Une ressource devenue d’autant plus stratégique depuis la suppression de la publicité en soirée, puis dans les programmes pour enfants, sur les chaînes du service public.

Depuis 2018, l’exécutif a demandé à l’audiovisuel public de couper dans ses dépenses tout en réduisant régulièrement sa contribution. La redevance rapporte ainsi cette année 2,4 milliards d’euros à France Télévisions, sur un budget total d’environ 2,8 milliards.

Sa suppression a donc suscité des craintes chez les syndicats et les salariés.

Le 28 juin, les radios et télés publiques ont mené une grève largement suivie. Et leurs syndicats promettent d’autres actions pour la rentrée.

> Par quoi la remplacer ?

Le gouvernement l’assure : en mettant fin à la redevance, c’est uniquement un outil qu’il supprime et non le financement lui-même. Selon le nouveau système approuvé par le Parlement, une part de la TVA (environ 3,7 milliards d’euros) sera désormais affectée au financement de l’audiovisuel public, en lieu et place de la redevance, jusqu’à la fin 2024.

Ce mécanisme de transition avait été proposé en juillet par un rapport de l’Inspection générale des finances (IGF) et l’Inspection générale des affaires culturelles (Igac), en attendant un système pérenne.

La question du mécanisme est importante : les opposants à la suppression de la redevance craignent que l’audiovisuel public perde de son indépendance en étant soumis aux aléas budgétaires décidés par l’État.

Pour calmer ces craintes, le gouvernement envisage de créer une commission chargée de superviser les financements de l’audiovisuel public.

Par ailleurs, le rapport IGF/Igac préconise des garde-fous pour empêcher toute modification de ressources en cours d’année.

Selon ce rapport, la réforme doit s’accompagner de « garanties accrues pour l’indépendance de l’audiovisuel public », sous peine d’être retoquée par le Conseil constitutionnel.

Mais, derrière le débat sur le financement, apparaît en filigrane la question de l’organisation future de l’audiovisuel public.

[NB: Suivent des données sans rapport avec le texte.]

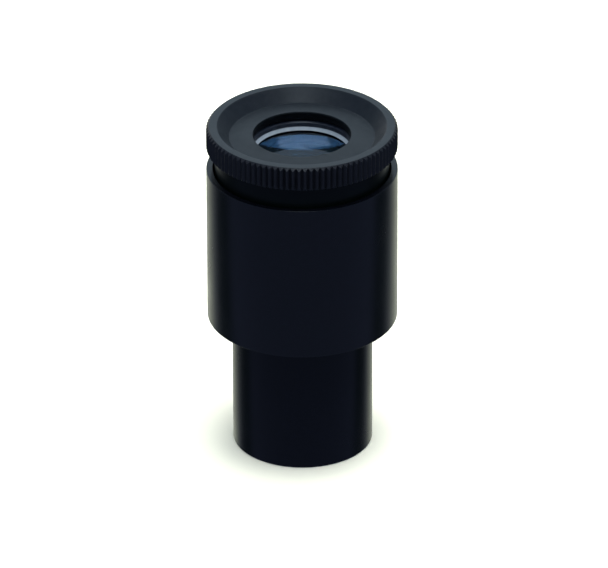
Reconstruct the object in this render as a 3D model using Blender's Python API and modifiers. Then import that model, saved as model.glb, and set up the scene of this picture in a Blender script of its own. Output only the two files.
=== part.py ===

Début juin, un rapport sénatorial LR a même fait une proposition choc : une grande fusion de France Télévisions, Radio France, France Médias Monde et l’INA.

« Est-ce qu’il y a des synergies qui peuvent être renforcées sans pour autant passer par une fusion des entreprises ? Toutes ces questions doivent être débattues », a commenté la ministre de la Culture Rima Abdul Malak fin juin, devant les sénateurs.

> Comment font les autres pays ?

Selon un rapport parlementaire de 2021, le montant de la redevance en France « apparaît particulièrement faible par rapport à nos voisins ».

Elle est en effet « de 251 à 320 euros selon les régions » en Autriche, de 312 euros en Suisse, de 220 euros en Allemagne ou de 181 euros au Royaume-Uni, selon ce rapport mené par la députée LREM Céline Calvez.

Si on rapporte le financement des médias publics au nombre d’habitants, la France est au 14e rang européen. En valeur absolue, la France est au 3e rang européen : avec 4,1 milliards en 2019, elle arrive loin derrière l’Allemagne (9,5 milliards) et le Royaume-Uni (6,9 milliards).